Chapters 4 and 5 are the workhorses of this book. Chapter 4 outlines
the role of the petitioner's attorney in excruciating detail, and covers
the preparation, service and filing of initial documents, subsequent
case preparation, the hearing and resulting order. Summing up the
chapter is a checklist, in chronological order, of everything
petitioner's attorney needs to do, including consideration of ethical
issues. Chapter 5 treats the role of the GAL in like manner, complete
with a checklist. Appendix B complements these two chapters with the
necessary forms for an entire proceeding. It contains 19 forms in full
text, with annotations referencing statutory authority, and includes the
petition, necessary orders, notices, letters of guardianship and the
inventory.
The remaining Chapters 6 through 9 thoroughly review the guardian's
role and safeguards of the protective service system such as annual
review and transfer to other facilities, termination of guardianship and
change of guardian. While at first glance it appears no different than
any other CLE practice manual, this little book speaks the volumes of
Ms. Viney's experience. Its many practice tips, checklists, caveats,
notes, cautions and comments seek to guide the practitioner into an
efficient and thorough practice.
Patent Law and Practice, 2d Edition
By Herbert F. Schwartz. Washington, DC: BNA, 1996. $75. Paper.

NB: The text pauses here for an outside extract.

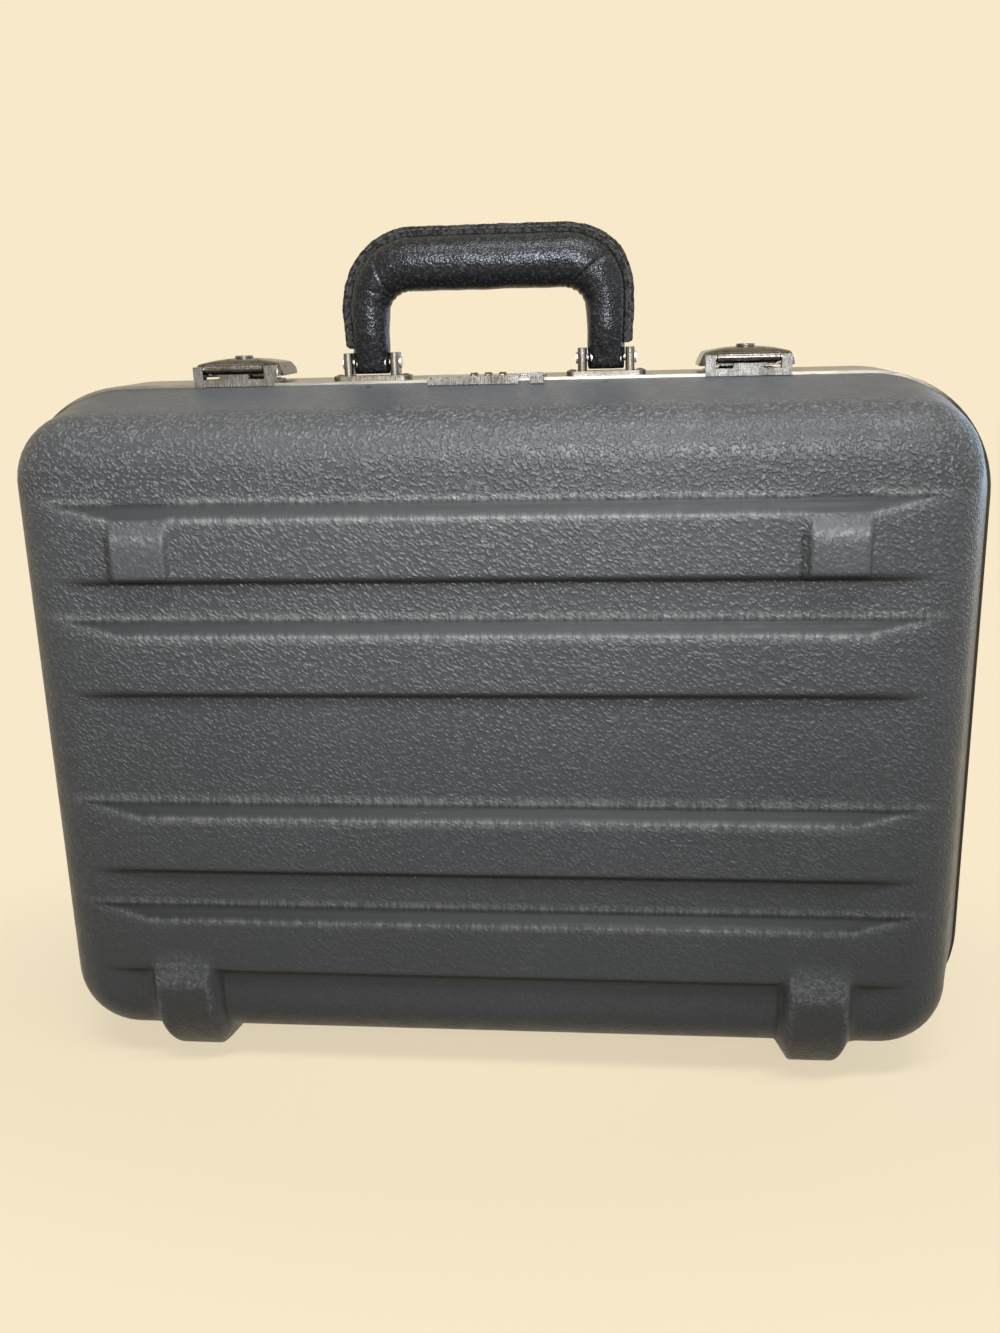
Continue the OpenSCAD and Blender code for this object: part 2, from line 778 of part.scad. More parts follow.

195 pgs. To order, call (800) 960-1220.
Reviewed by Walter E. Zimmerman
The idea for Patent Law and Practice originated in 1986,
when the Federal Judicial Center (FJC) approached the author to prepare
a short work intended to educate federal judges on the basics of patent
law. In 1988 the FJC published the first edition, a 119-page work with
more than 500 footnotes and the look and feel of a long law review
article, which provided a useful, if basic, account of patent law for
federal judges.
In 1995 the author completed a second edition, also published by the
FJC, an extensive update of the first edition, with a primary focus on
litigation. The second edition also was published by the Bureau of
National Affairs Inc. (BNA) in 1996. In the preface the author explains
that the BNA asked him to make the book "available to a wider audience"
and moreover that the FJC was "enthusiastic about such a project." In
its promotional literature, BNA touts the book as "now available to
attorneys" and as an "insider's look at the bench's interpretation of
patent litigation." (Curiously, what neither explains is that before the
BNA edition was published, the second FJC edition was already
available to a very wide audience - anyone who requested it received a
free copy from the FJC.)
By and large, the 187-page BNA edition efficiently handles the
subject of patent law. With 800-odd footnotes, it maintains the same law
review article feel of the first edition. It is well-indexed,
well-annotated and easy to read. For the most part, the basic legal
standards are clearly articulated, with ample citations made to the
leading cases and many secondary sources. It briefly covers patent
prosecution and patentability, although the principal focus is federal
patent litigation - including substantive and procedural issues, causes
of action and defenses. There is one chapter on remedies, covering
injunctions, monetary damages, marking and notice, increased damages and
attorney fees, and one chapter on jury trials, covering softer subjects
such as reliance on juries, juror comprehension, the juror's role, form
of verdict and jury instructions.
The 1996 BNA edition also addresses the various amendments and
revisions of the Patent Act and post-1988 decisions by the Federal
Circuit Court of Appeals clarifying, modifying and restating various
portions of the body of law that patent lawyers and their clients must
live with. Three important en banc cases decided by the Federal Circuit
in 1995 are covered: Markman v. Westview Instruments Inc., 52
F.3d 965 (Fed. Cir. 1995), which dealt with the respective roles of the
judge and jury in determining the proper construction of patent claims;
Hilton Davis Chem. Co. v. Warner-Jenkinson Co., 62 F.3d 1512
(Fed. Cir. 1995), which reconsidered fundamental questions regarding
infringement under the doctrine of equivalents; and Rite-Hite Corp.
v. Kelley Co., 56 F.3d 1538 (Fed. Cir. 1995), which articulated
limits on recoverable damages for patent infringement. However, the U.S.
Supreme Court has subsequently undertaken review of two of those cases
(Markman and Hilton Davis). The Supreme Court affirmed
the Federal Circuit's decision in Markman, see 116 S. Ct. 1384
(1996) (which is noted in a footnote in the 1996 BNA edition), and thus
the book's discussion of the Federal Circuit's Markman holding
is still more or less on point. (The FJC edition was actually cited by
the Supreme Court in Markman.) But the Supreme Court reversed
the Federal Circuit's decision in Hilton Davis, and remanded
the case for further consideration (see Warner-Jenkinson Co. v.
Hilton Davis Chem. Co., 117 S. Ct. 1040 (1997)), although the
doctrine of equivalents remains essentially intact (for the time being).
Accordingly, anyone looking for a complete reference should note that
this book misses the Supreme Court's holdings in both Markman
and Hilton Davis.
Now that Patent Law and Practice is no longer available for
free, should you buy a copy? Realistically, the book is a work of
limited scope and utility. It is not intended to - and will not -
replace Prof. Donald Chisum's multi-volume Patents in a law
library or Robert Harmon's Patents and the Federal Circuit
(also published by BNA) on the desk of the patent practitioner. And
while patent litigators might note that all federal judges may have a
copy of Patent Law and Practice somewhere in chambers, those
who keep up with their reading of current case law have no substantive
need for the book.
The book is not without value, however. For the corporate lawyer or
in-house general counsel who might be thinking about patent law issues
with increasing regularity, one front-to-back reading of the book will
cover much of the basic learning curve. For an attorney practicing in an
unrelated field, or simply curious about the subject, the book will
provide a solid basic understanding of patent law and litigation issues.
The book also will serve as a useful text for a basic patent law course.
Indeed, for the new lawyer or law student interested in patent law, the
book is an excellent starting resource.